Here's the deal. There are a lot of alternative strategies for deploying applications to kubernetes and the ecosystem is rapidly expanding. The most important distinction to make regarding `helm` is that it's a package manager that does some templating. All the other alternatives out there are strictly template engines. Templating is not enough and is the equivalent of managing an operating system with only tarballs and `sed`; it can be done, but you can't find a single operating system out there that works that way. Kubernetes is a modern incarnation of a cloud-native operating system. It needs a package manager and critical mass is behind Helm. Of the tools out there, Helm has probably a 1000x lead over the others. While we are not in favor of using `gotemplates` for YAML, it's an implementation detail; for example, helm v3 will add support for Lua. What helm does is provide an interface for package management. How it does it on the backend can and will evolve.

While there are a number of aspects of helm we're not fond of and there are some other more elegant approaches to defining kubernetes resources, we urge our customers to put things into perspective. We've spent thousands of hours getting everything running on Kubernetes using Helm Charts provided by the community (who have in turn spent thousands of hours developing those charts). We cannot begin to imagine the scope-of-work to use any other tool and the SME required to re-draft that many services (probably 10x the cost).

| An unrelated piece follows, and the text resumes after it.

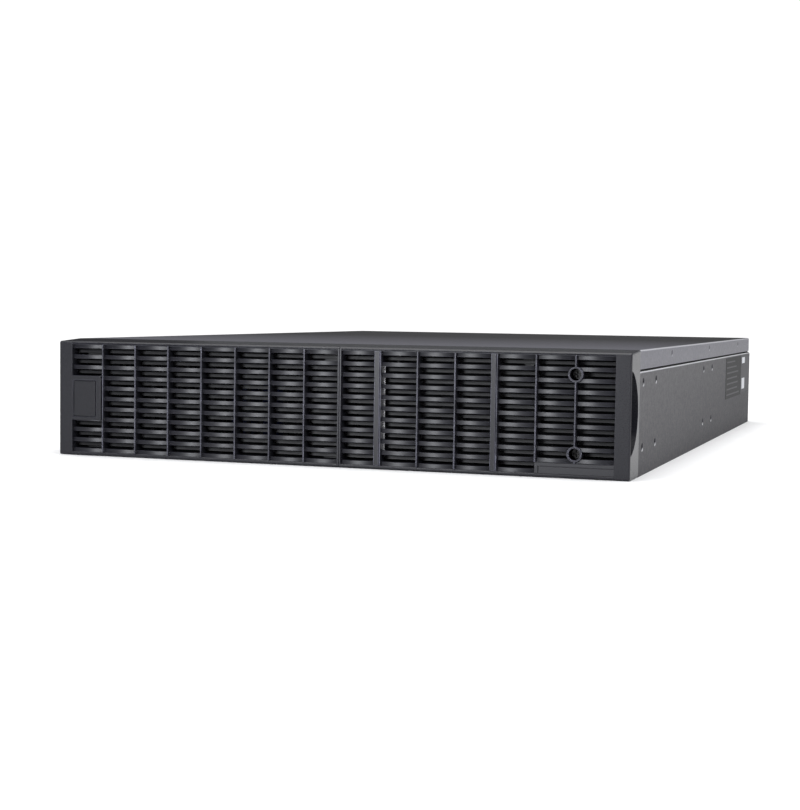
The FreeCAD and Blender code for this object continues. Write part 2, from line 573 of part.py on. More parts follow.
def make_switches():
    cx, cz = 405.5, 64.0
    pivot_y = REAR_Y - 5.0
    body = fuse([centred(cx, cz, 19, 33, (REAR_Y, REAR_Y + 2)),
                 centred(cx, cz, 15.5, 28, (REAR_Y - 18, REAR_Y))])
    well = centred(cx, cz, 12.6, 25, (REAR_Y - 10.5, REAR_Y + 3))
    bearing = rod(ROCKER_PIN + ROCKER_PIN_FIT, (cx - 7.4, pivot_y, cz), (cx + 7.4, pivot_y, cz))
    save("switch_body", cut(body, [well, bearing]))
    half, rise, tilt = 10.8, 6.6, 10.0
    outline = [(pivot_y - 2.5, cz - 8), (pivot_y + rise + 1.5, cz - half), (pivot_y + rise, cz),
               (pivot_y + rise + 1.5, cz + half), (pivot_y - 2.5, cz + 8)]
    pin = rod(ROCKER_PIN, (cx - 7.2, pivot_y, cz), (cx + 7.2, pivot_y, cz))
    rocker = fuse([prism_along_x(outline, cx - 6.0, cx + 6.0), pin])
    rocker.rotate(V(cx, pivot_y, cz), V(1, 0, 0), -tilt)
    save("switch_rocker", rocker)

    bx, bz = 425.5, 66.0
    collar = fuse([rod(7.0, (bx, REAR_Y, bz), (bx, REAR_Y + 2.4, bz)),
                   rod(5.9, (bx, REAR_Y - 20, bz), (bx, REAR_Y, bz))])
    save("breaker_body", cut(collar, [rod(4.0, (bx, REAR_Y - 14, bz), (bx, REAR_Y + 3, bz))]))
    button = rod(3.7, (bx, REAR_Y - 8, bz), (bx, REAR_Y + 6.4, bz))
    rim = [e for e in button.Edges if all(v.Y > REAR_Y + 6 for v in e.Vertexes) and e.Length < 24]
    save("breaker_button", button.makeFillet(0.8, rim[:1]))


def make_ports():
    """Signal ports and the blank cover over the option slot."""
    out = REAR_Y
    usb = centred(196, 26, 12.4, 11.2, (out - 14, out + 0.6))
    usb = cut(usb, [centred(196, 26, 8.6, 7.6, (out - 8, out + 1))])
    usb = fuse([usb, centred(196, 27, 5.6, 3.0, (out - 9, out - 0.4))])
    save("usb_port", usb)
    shell = chamfered(217, 26, 17.6, 8.6, 1.6, (out - 8, out + 4.6))
    plate = centred(217, 26, 24, 12.4, (out, out + 0.8))
    pins = []
    for count, z in ((5, 27.4), (4, 24.6)):
        for k in range(count):
            x = 217 + 2.76 * (k - (count - 1) / 2)
            pins.append(rod(0.5, (x, out - 1, z), (x, out + 6, z)))
    save("serial_port", cut(fuse([shell, plate]), pins))
    cover = centred(211, 64, 50, 38, (out, out + OPTION_PLATE))
    pull = block((204, 218), (out + OPTION_PLATE, out + 7), (56.5, 58.5))
    holes = [rod(REAR_SCREW_R, (x, out - 1, z), (x, out + 3, z)) for x, z in OPTION_SCREWS]
    save("option_cover", cut(fuse([cover, pull]), holes))
    housing = centred(258, 66, 34, 20, (out - 24, out + 3))
    mouths = [centred(258 + dx, 66, 12, 13, (out - 10, out + 4)) for dx in (-8, 8)]
    blades = [centred(258 + dx, 66, 8, 2, (out - 12, out + 1)) for dx in (-8, 8)]
    save("battery_port", fuse([cut(housing, mouths)] + blades))


def fan_holes(cx, cz):
    """Places of the four mounting holes of a fan."""
    return [(cx + dx, cz + dz) for dx in (-FAN_HOLE, FAN_HOLE) for dz in (-FAN_HOLE, FAN_HOLE)]


def fan_frame(cx, cz):
    front, back = REAR_Y - SHEET - FAN_DEPTH, REAR_Y - SHEET
    square = centred(cx, cz, FAN_SIZE, FAN_SIZE, (front, back))
    upright = [e for e in square.Edges if abs(e.Vertexes[0].Y - e.Vertexes[1].Y) > 1]
    square = square.makeFillet(4.0, upright)
    bore = rod(FAN_BORE, (cx, front - 1, cz), (cx, back + 1, cz))
    holes = [rod(2.2, (x, front - 1, z), (x, back + 1, z)) for x, z in fan_holes(cx, cz)]
    hub = rod(15, (cx, back - 4, cz), (cx, back, cz))
    spokes = []
    for turn in range(4):
        spoke = centred(cx + 26, cz, 26, 4, (back - 4, back))
        spoke.rotate(V(cx, 0, cz), V(0, 1, 0), 45 + 90 * turn)
        spokes.append(spoke)
    body = fuse([cut(square, [bore] + holes), hub] + spokes)
    return cut(body, [rod(FAN_SHAFT + FAN_SHAFT_FIT, (cx, back - 5, cz), (cx, back - 1, cz))])


def fan_rotor(cx, cz):
    front, back = REAR_Y - SHEET - FAN_DEPTH + 1, REAR_Y - SHEET - 4.8
    hub = rod(15, (cx, front, cz), (cx, back, cz))
    ring = rod(36.6, (cx, front + 1, cz), (cx, back - 1, cz))
    blades = []
    for turn in range(7):
        blade = block((cx + 12, cx + 40), (front - 12, back + 12), (cz - 0.7, cz + 0.7))
        blade.rotate(V(cx, (front + back) / 2, cz), V(1, 0, 0), 52)
        blade.rotate(V(cx, 0, cz), V(0, 1, 0), 360 / 7 * turn)
        blades.append(blade.common(ring))
    shaft = rod(FAN_SHAFT, (cx, back - 1, cz), (cx, back + 3.2, cz))
    return fuse([hub, shaft] + blades)


def fan_guard(cx, cz):
    """Concentric wire rings on two crossed wires that end in eyelets."""
    wire = GUARD_WIRE / 2
    y = REAR_Y + wire
    ring_centre = V(cx, y + 2 * wire - 0.3, cz)
    rings = [Part.makeTorus(r, wire, ring_centre, V(0, 1, 0)) for r in (10, 17, 24, 31, 37.5)]
    reach = FAN_HOLE
    wires = [rod(wire, (cx - reach, y, cz - reach * s), (cx + reach, y, cz + reach * s)) for s in (-1, 1)]
    eyes = [rod(3.6, (x, REAR_Y, z), (x, REAR_Y + GUARD_WIRE, z)) for x, z in fan_holes(cx, cz)]
    holes = [rod(REAR_SCREW_R, (x, REAR_Y - 1, z), (x, REAR_Y + 3, z)) for x, z in fan_holes(cx, cz)]
    return cut(fuse(wires + eyes + rings), holes)


def pan_screw(x, z, y, radius=3.0):
    head = rod(radius, (x, y, z), (x, y + 1.8, z))
    shank = rod(REAR_SCREW_R, (x, y - 8, z), (x, y + 0.5, z))
    slot = centred(x, z, radius * 1.5, 0.8, (y + 0.9, y + 3))
    return cut(fuse([head, shank]), [slot])


def make_fans():
    guards, screws = [], []
    for name, (cx, cz) in FAN_CENTRES.items():
        save("fan_frame_" + name, fan_frame(cx, cz))
        save("fan_rotor_" + name, fan_rotor(cx, cz))
        guards.append(fan_guard(cx, cz))
        screws += [pan_screw(x, z, REAR_Y + GUARD_WIRE) for x, z in fan_holes(cx, cz)]
    save("fan_guards", *guards)
    screws += [pan_screw(x, z, REAR_Y + OPTION_PLATE) for x, z in OPTION_SCREWS]
    screws += [pan_screw(x, z, REAR_Y) for x, z in PANEL_SCREWS]
    save("rear_screws", *screws)


def make_rear_panel(inlet):
    panel = block((INNER_X, WIDTH - INNER_X), (REAR_Y - SHEET, REAR_Y), (1.4, 86.4))
    span = (REAR_Y - 3, REAR_Y + 1)
    holes = [rod(FAN_BORE, (cx, span[0], cz), (cx, span[1], cz)) for cx, cz in FAN_CENTRES.values()]
    holes += [centred(x, z, 21.4, 29.4, span) for x in OUTLET_X for z in OUTLET_Z]
    holes += [centred(258.0, 28.0, 25.0, 32.6, span), centred(inlet[0], inlet[1], 29.0, 34.0, span),
              centred(405.5, 64.0, 15.9, 28.4, span),
              rod(6.1, (425.5, span[0], 66.0), (425.5, span[1], 66.0)),
              centred(196, 26, 12.6, 11.4, span), centred(217, 26, 18.2, 9.2, span),
              centred(211, 64, 40, 26, span), centred(258, 66, 34.4, 20.4, span)]
    for column in range(5):
        holes.append(centred(187 + 12 * column, 9.5, 8.0, 4.5, span))
    screws = OPTION_SCREWS + PANEL_SCREWS
    for cx, cz in FAN_CENTRES.values():
        screws = screws + fan_holes(cx, cz)
    holes += [rod(REAR_SCREW_R, (x, span[0], z), (x, span[1], z)) for x, z in screws]
    save("rear_panel", cut(panel, holes))


# ---------------------------------------------------------------- electronics

def fins(x0, x1, y0, y1, z0, z1, count):
    """An extruded heat sink: a base plate with fins that stand up from it."""
    base = block((x0, x1), (y0, y1), (z0, z0 + 5))
    step = (x1 - x0 - 2) / (count - 1)
    blades = [block((x0 + k * step, x0 + k * step + 2), (y0, y1), (z0 + 4, z1)) for k in range(count)]
    return fuse([base] + blades)


def make_electronics():
    top = BOARD_Z + 1.6
    board = block((12, 222), (60, 590), (BOARD_Z, top))
    holes = [rod(1.8, (x, y, 0), (x, y, 20)) for x in BOARD_STUD_X for y in BOARD_STUD_Y]
    save("main_board", cut(board, holes))
    save("heat_sinks", fins(24, 84, 90, 300, top + 10, 78, 10), fins(150, 210, 90, 300, top + 10, 78, 10))
    drums = []
    for row in range(2):
        for place in range(3):
            x, y = 105 + 25 * row, 110 + 34 * place
            can = rod(11.5, (x, y, top), (x, y, top + 45))
            rim = [e for e in can.Edges if e.Length > 60 and e.Vertexes[0].Z > top + 40]
            drums.append(can.makeFillet(1.5, rim))
    save("capacitors", *drums)
    save("chokes", *[Part.makeTorus(17, 7.5, V(x, 340, top + 7.5), V(0, 0, 1)) for x in (54, 104, 154)])
    cores, windings = [], []
    for x in (36.0, 110.0):
        core = block((x, x + 56), (385, 447), (top, top + 50))
        core = cut(core, [block((x + 9, x + 23), (384, 448), (top + 9, top + 41)),
                          block((x + 33, x + 47), (384, 448), (top + 9, top + 41))])
        coil = block((x + 10, x + 46), (374, 458), (top + 10, top + 40))
        coil = cut(coil, [block((x + 22.5, x + 33.5), (384.5, 447.5), (top + 8, top + 42))])
        hollow = block((x + 22.5, x + 33.5), (370, 460), (top + 8, top + 42))
        cores.append(core)
        windings.append(cut(coil, [hollow]))
    save("transformer_cores", *cores)
    save("transformer_windings", *windings)
    control = block((186, 187.6), (340, 520), (top, 74))
    chips = [block((182, 186), (y, y + 16), (30, 46)) for y in (360, 400, 450, 490)]
    save("control_board", fuse([control] + chips))


def main():
    os.makedirs("parts", exist_ok=True)
    clip_x, clip_z = make_left_bezel()
    make_right_bezel()
    make_bezel_screws()
    make_base_pan()
    make_side_panels()
    make_top_cover()
    make_front_inner_panel(clip_x, clip_z)
    make_bay()
    make_tray()
    make_batteries()
    make_bay_connector()
    make_tray_screws()
    make_outlets()
    inlet = make_inlet()
    make_switches()
    make_ports()
    make_fans()
    make_rear_panel(inlet)
    make_electronics()


main()
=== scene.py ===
import json
import math

import bmesh
import bpy
from mathutils import Matrix, Vector


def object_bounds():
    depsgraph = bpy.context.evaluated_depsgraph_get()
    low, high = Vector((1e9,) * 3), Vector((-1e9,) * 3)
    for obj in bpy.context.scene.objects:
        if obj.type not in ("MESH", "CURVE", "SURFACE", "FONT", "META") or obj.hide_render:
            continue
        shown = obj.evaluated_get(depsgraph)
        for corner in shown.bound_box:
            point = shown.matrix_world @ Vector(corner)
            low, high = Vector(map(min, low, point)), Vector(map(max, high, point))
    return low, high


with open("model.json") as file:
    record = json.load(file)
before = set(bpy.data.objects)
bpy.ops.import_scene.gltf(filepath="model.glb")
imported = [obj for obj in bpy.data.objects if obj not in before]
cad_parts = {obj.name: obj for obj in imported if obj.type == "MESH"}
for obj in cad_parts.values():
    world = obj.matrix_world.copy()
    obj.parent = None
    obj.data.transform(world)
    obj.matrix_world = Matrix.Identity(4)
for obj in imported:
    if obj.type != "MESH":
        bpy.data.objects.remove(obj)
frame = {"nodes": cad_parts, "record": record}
cad_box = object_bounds()
LOW, HIGH = Vector(cad_box[0]), Vector(cad_box[1])


# ---------------------------------------------------------------- camera and light

CAMERA_PLACE = Vector((0.4229, LOW.y - 1.0666, 0.1149))
CAMERA_YAW = -0.3323          # turned to the left of straight back, radians
CAMERA_PITCH = 0.0606         # tipped down
CAMERA_ROLL = -0.0134
LENS_MM = 71.32
SENSOR_MM = 36.0
AMBIENT = 0.05                # light from the room round the object
BACKDROP = 1.1                # how white the empty backdrop is seen
COOL_WHITE = (0.94, 0.96, 1.0)
OVERHEAD_STRENGTH = 4.0
OVERHEAD_SPREAD = 60.0        # degrees

# name: place, point aimed at, width and height in metres, watts
SOFTBOXES = {
    "key_softbox": ((-0.32, -1.37, 0.23), (0.0, -0.32, 0.05), 0.3, 0.3, 8.2),
    "edge_softbox": ((1.6, -1.0, 0.4), (0.1, -0.32, 0.05), 0.5, 0.5, 14.0),
    "rear_screen": ((1.1, 2.6, 0.65), (0.22, 0.0, 0.05), 1.7, 1.2, 3.5),
    "back_strip": ((-0.8, 2.6, 0.6), (0.0, -0.3, 0.08), 1.4, 0.4, 0.5),
}


def make_camera():
    forward = Vector((math.sin(CAMERA_YAW) * math.cos(CAMERA_PITCH),
                      math.cos(CAMERA_YAW) * math.cos(CAMERA_PITCH),
                      -math.sin(CAMERA_PITCH)))
    right = Vector((math.cos(CAMERA_YAW), -math.sin(CAMERA_YAW), 0.0))
    down = forward.cross(right)
    turned_right = math.cos(CAMERA_ROLL) * right + math.sin(CAMERA_ROLL) * down
    turned_down = math.cos(CAMERA_ROLL) * down - math.sin(CAMERA_ROLL) * right
    data = bpy.data.cameras.new("camera")
    data.lens = LENS_MM
    data.sensor_width = SENSOR_MM
    data.clip_start = 0.01
    data.clip_end = 100.0
    camera = bpy.data.objects.new("camera", data)
    turn = Matrix((turned_right, -turned_down, -forward)).transposed()
    camera.matrix_world = Matrix.Translation(CAMERA_PLACE) @ turn.to_4x4()
    bpy.context.scene.collection.objects.link(camera)
    bpy.context.scene.camera = camera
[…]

It would be possible to take a hybrid approach where some core/central services are deployed via Helm, then deploy custom services using a different strategy. This would optimize perhaps the developer experience. However, it introduces yet another way of deploying software to the cluster. We're open to alternative approaches, but it’s not our standard recommendation and we defer to the kubernetes community at large to provide thought leadership in this area.

Even if there is an interesting new project for deploying to Kubernetes, there is still an overwhelming reason to use helm. The [community provides hundreds of battle tested, continually updated charts](https://hub.helm.sh). Porting these to any other "flavor of the week" deployment tool will be a monumental task. For example, take a look at the Helm Chart for [Grafana](https://github.com/helm/charts/blob/master/stable/grafana/templates/deployment.yaml) or Prometheus. It would be a massive effort to port something like that to any other mechanism. Then multiply that times the 15-20 other services we typically depend on in a production-grade cluster deployment. For example: `external-dns`, `kiam`, `prometheus`, `prometheus-operator`, `alert-manager`, `nginx-ingress`, and `fluentd`. It’s no small feat. Therefore for now, since helm has critical mass, we recommend sticking with it.

**Side rant:** We’ve see a lot of beautiful demos out there of "easy deployments" on Kubernetes. The ease of use embody what we aspire to achieve, but are not reflective of the current reality of deploying complex interdependent applications, many of which are not "cloud native". Most of these demos showcase a "hello world" example that brushes over the challenging requirements such as secrets management, IAM roles, persistence & durability, backups, backing services, rollbacks, canary deployments, mesh routing, monitoring & alerting, etc. Getting all the pieces to fit together is the hardpart that is difficult to dumb down.